What is required:
Every line of the material is to be repeated exactly as it stands.

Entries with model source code
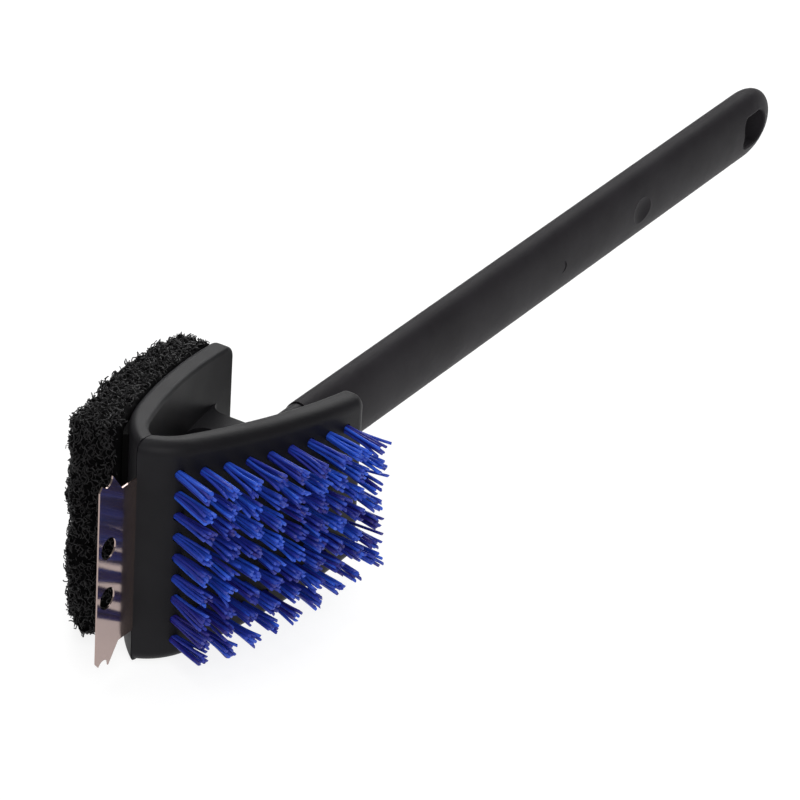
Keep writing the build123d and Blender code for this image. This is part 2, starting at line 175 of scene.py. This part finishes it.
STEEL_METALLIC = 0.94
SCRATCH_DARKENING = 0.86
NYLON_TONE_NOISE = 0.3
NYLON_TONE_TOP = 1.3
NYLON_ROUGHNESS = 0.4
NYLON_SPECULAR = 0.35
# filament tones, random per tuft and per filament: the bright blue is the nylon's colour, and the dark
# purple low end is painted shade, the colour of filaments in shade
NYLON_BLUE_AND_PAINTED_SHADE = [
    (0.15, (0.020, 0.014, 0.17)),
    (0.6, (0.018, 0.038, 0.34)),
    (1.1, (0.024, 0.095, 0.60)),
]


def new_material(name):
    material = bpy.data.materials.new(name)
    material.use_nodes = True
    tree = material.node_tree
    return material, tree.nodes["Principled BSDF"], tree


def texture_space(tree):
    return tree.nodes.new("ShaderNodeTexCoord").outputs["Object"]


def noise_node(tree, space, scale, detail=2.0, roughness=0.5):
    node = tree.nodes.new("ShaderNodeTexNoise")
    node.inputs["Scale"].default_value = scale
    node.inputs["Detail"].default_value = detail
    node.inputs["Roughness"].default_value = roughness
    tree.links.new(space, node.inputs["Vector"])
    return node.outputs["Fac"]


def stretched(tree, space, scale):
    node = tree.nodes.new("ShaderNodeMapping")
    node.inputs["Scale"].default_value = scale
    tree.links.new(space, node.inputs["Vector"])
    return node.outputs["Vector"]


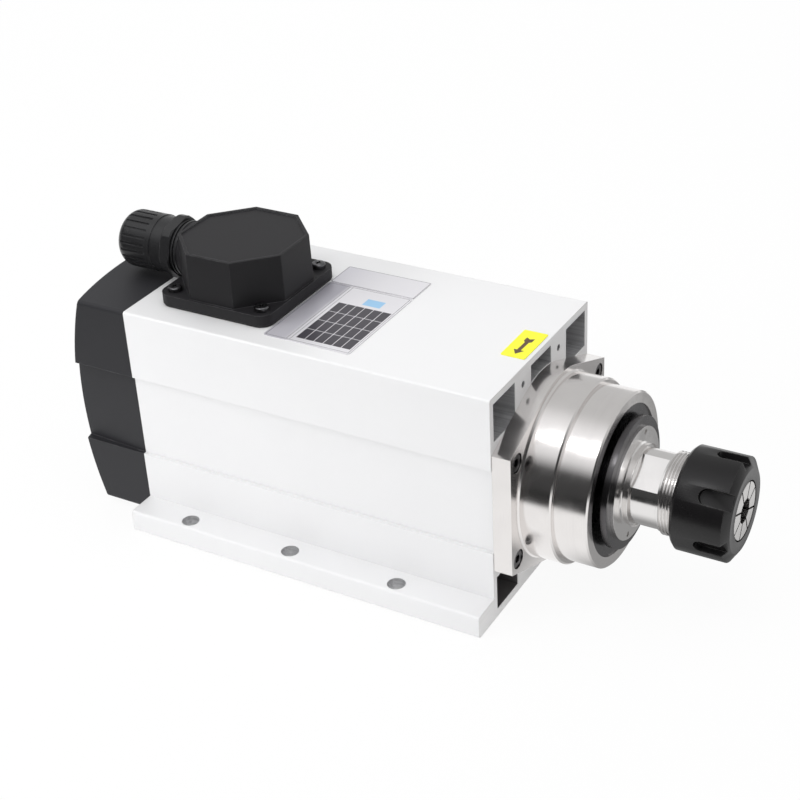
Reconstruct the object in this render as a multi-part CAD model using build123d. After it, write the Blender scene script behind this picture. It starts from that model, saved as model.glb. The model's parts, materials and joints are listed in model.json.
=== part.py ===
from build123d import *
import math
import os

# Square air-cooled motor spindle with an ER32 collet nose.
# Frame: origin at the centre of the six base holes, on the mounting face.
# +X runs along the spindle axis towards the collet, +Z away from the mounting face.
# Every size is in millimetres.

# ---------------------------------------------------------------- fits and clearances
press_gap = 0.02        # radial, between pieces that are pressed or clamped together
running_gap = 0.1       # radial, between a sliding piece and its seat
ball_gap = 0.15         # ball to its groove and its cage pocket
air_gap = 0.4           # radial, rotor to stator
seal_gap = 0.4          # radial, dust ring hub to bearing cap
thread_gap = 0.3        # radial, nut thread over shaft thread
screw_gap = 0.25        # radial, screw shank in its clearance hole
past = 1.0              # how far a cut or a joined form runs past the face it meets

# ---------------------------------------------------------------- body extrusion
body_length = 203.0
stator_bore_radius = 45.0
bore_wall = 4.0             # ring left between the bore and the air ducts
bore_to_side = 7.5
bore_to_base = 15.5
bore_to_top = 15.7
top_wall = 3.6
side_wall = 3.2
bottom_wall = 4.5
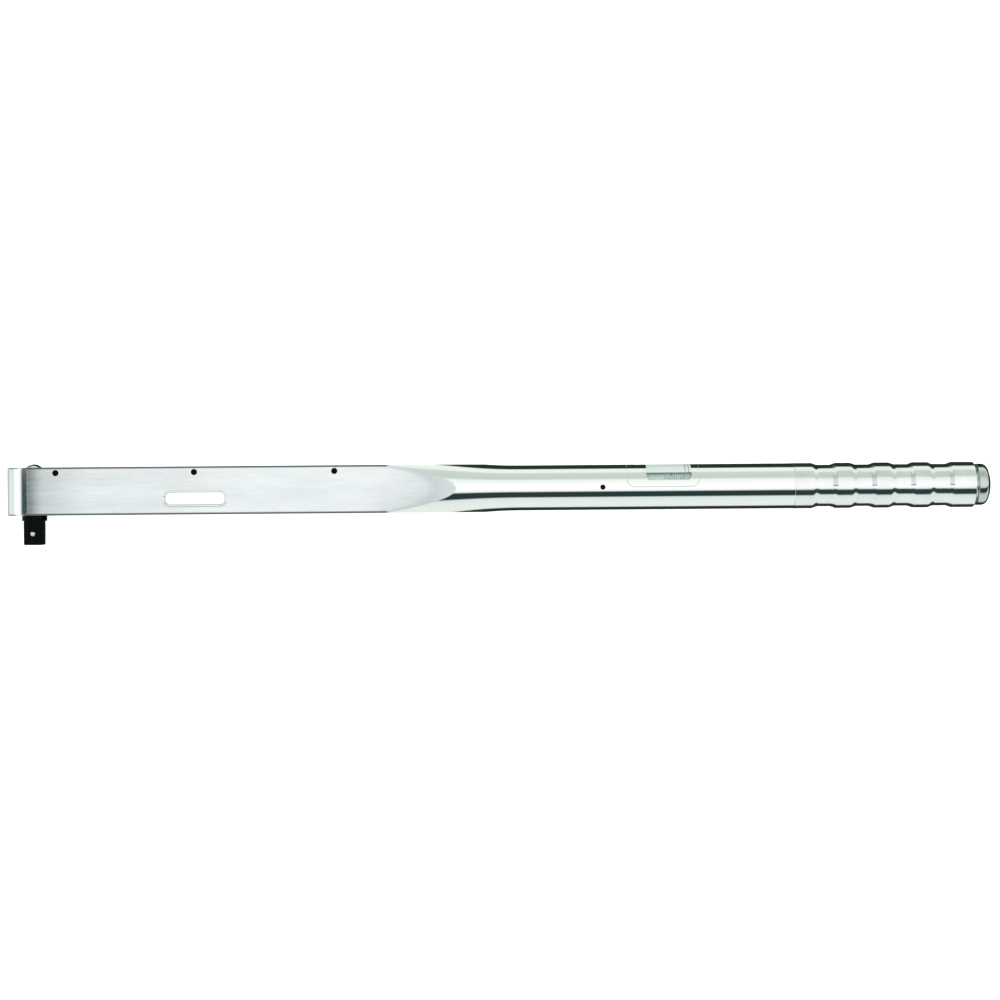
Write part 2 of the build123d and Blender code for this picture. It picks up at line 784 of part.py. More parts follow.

Written response:
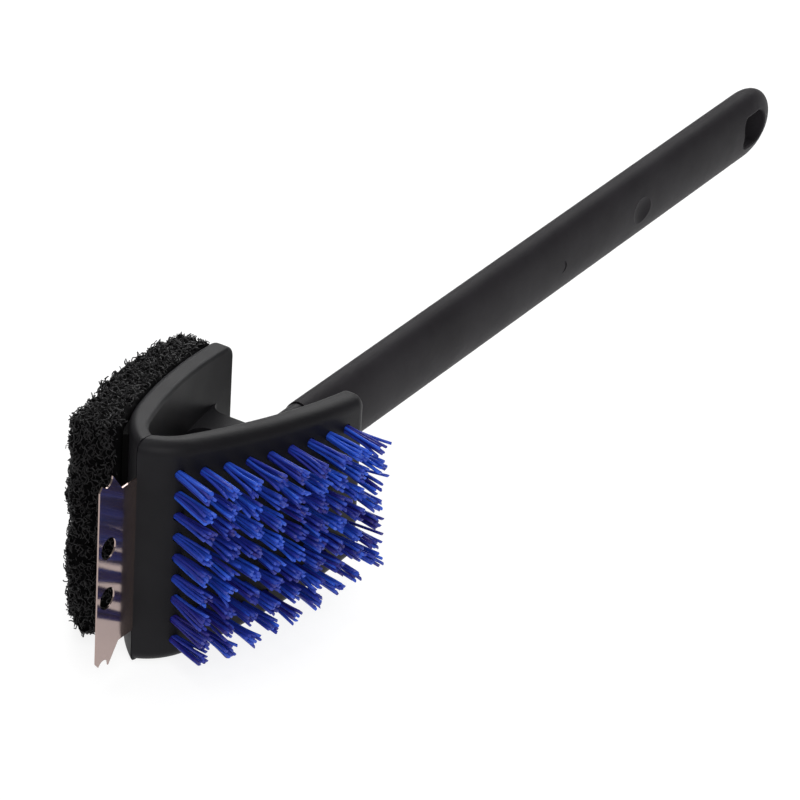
Keep writing the build123d and Blender code for this image. This is part 2, starting at line 175 of scene.py. This part finishes it.
STEEL_METALLIC = 0.94
SCRATCH_DARKENING = 0.86
NYLON_TONE_NOISE = 0.3
NYLON_TONE_TOP = 1.3
NYLON_ROUGHNESS = 0.4
NYLON_SPECULAR = 0.35
# filament tones, random per tuft and per filament: the bright blue is the nylon's colour, and the dark
# purple low end is painted shade, the colour of filaments in shade
NYLON_BLUE_AND_PAINTED_SHADE = [
    (0.15, (0.020, 0.014, 0.17)),
    (0.6, (0.018, 0.038, 0.34)),
    (1.1, (0.024, 0.095, 0.60)),
]


def new_material(name):
    material = bpy.data.materials.new(name)
    material.use_nodes = True
    tree = material.node_tree
    return material, tree.nodes["Principled BSDF"], tree


def texture_space(tree):
    return tree.nodes.new("ShaderNodeTexCoord").outputs["Object"]


def noise_node(tree, space, scale, detail=2.0, roughness=0.5):
    node = tree.nodes.new("ShaderNodeTexNoise")
    node.inputs["Scale"].default_value = scale
    node.inputs["Detail"].default_value = detail
    node.inputs["Roughness"].default_value = roughness
    tree.links.new(space, node.inputs["Vector"])
    return node.outputs["Fac"]


def stretched(tree, space, scale):
    node = tree.nodes.new("ShaderNodeMapping")
    node.inputs["Scale"].default_value = scale
    tree.links.new(space, node.inputs["Vector"])
    return node.outputs["Vector"]


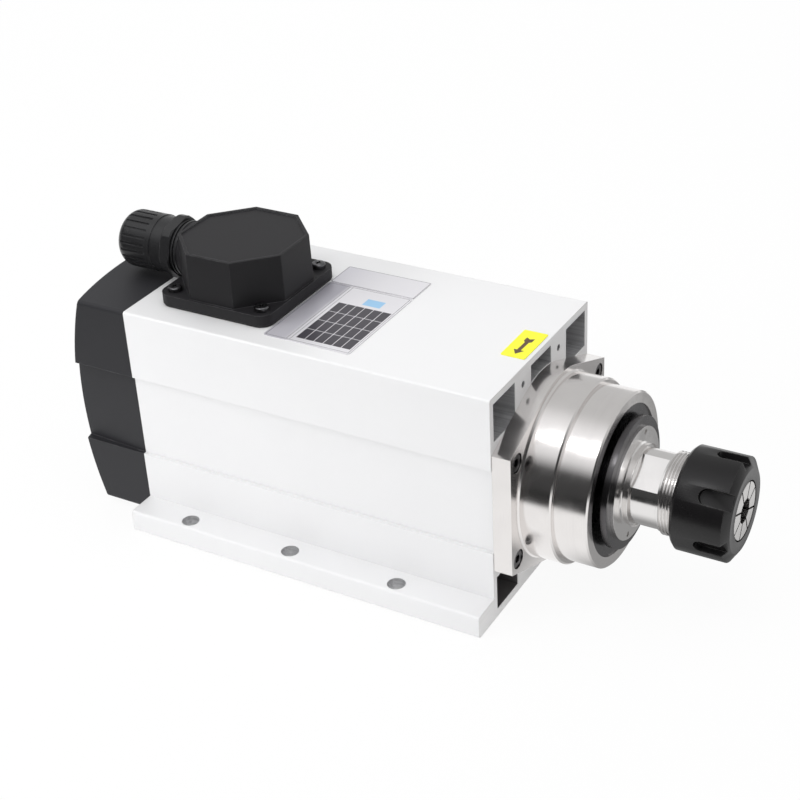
Reconstruct the object in this render as a multi-part CAD model using build123d. After it, write the Blender scene script behind this picture. It starts from that model, saved as model.glb. The model's parts, materials and joints are listed in model.json.
=== part.py ===
from build123d import *
import math
import os

# Square air-cooled motor spindle with an ER32 collet nose.
# Frame: origin at the centre of the six base holes, on the mounting face.
# +X runs along the spindle axis towards the collet, +Z away from the mounting face.
# Every size is in millimetres.

# ---------------------------------------------------------------- fits and clearances
press_gap = 0.02        # radial, between pieces that are pressed or clamped together
running_gap = 0.1       # radial, between a sliding piece and its seat
ball_gap = 0.15         # ball to its groove and its cage pocket
air_gap = 0.4           # radial, rotor to stator
seal_gap = 0.4          # radial, dust ring hub to bearing cap
thread_gap = 0.3        # radial, nut thread over shaft thread
screw_gap = 0.25        # radial, screw shank in its clearance hole
past = 1.0              # how far a cut or a joined form runs past the face it meets

# ---------------------------------------------------------------- body extrusion
body_length = 203.0
stator_bore_radius = 45.0
bore_wall = 4.0             # ring left between the bore and the air ducts
bore_to_side = 7.5
bore_to_base = 15.5
bore_to_top = 15.7
top_wall = 3.6
side_wall = 3.2
bottom_wall = 4.5
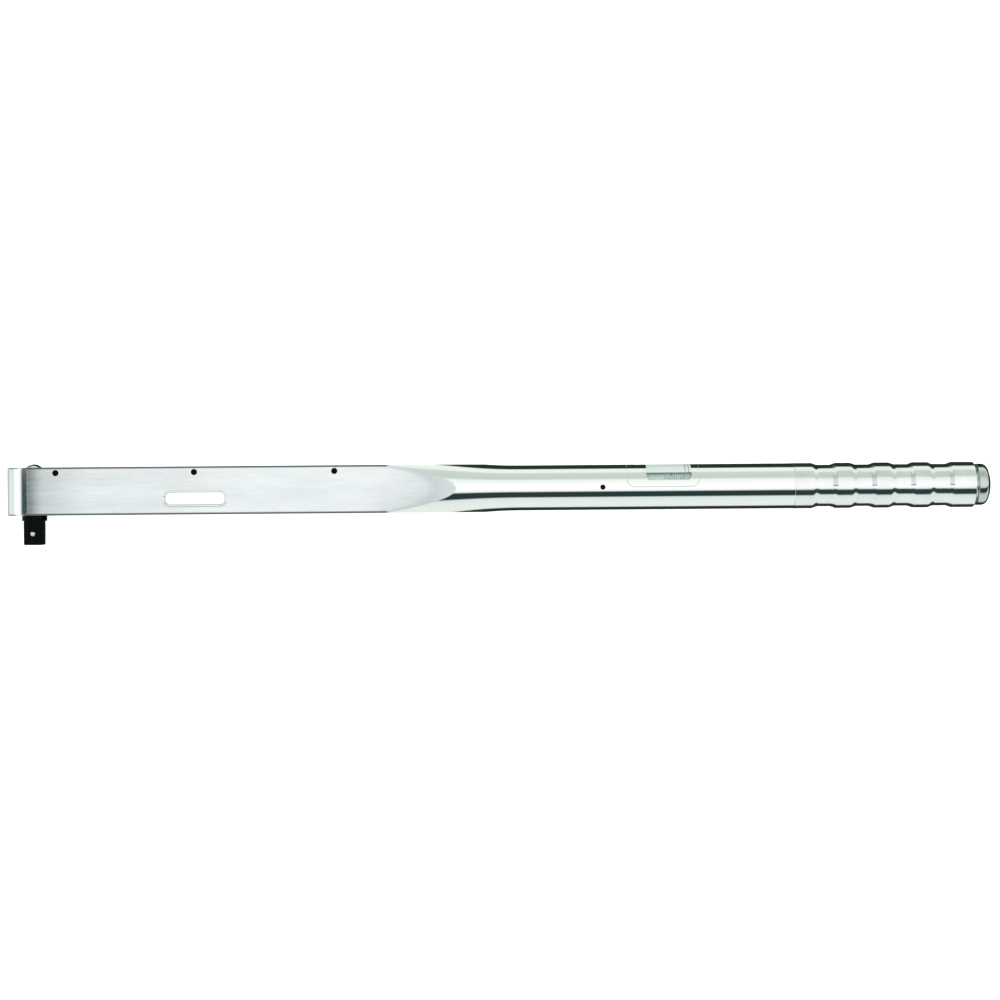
Write part 2 of the build123d and Blender code for this picture. It picks up at line 784 of part.py. More parts follow.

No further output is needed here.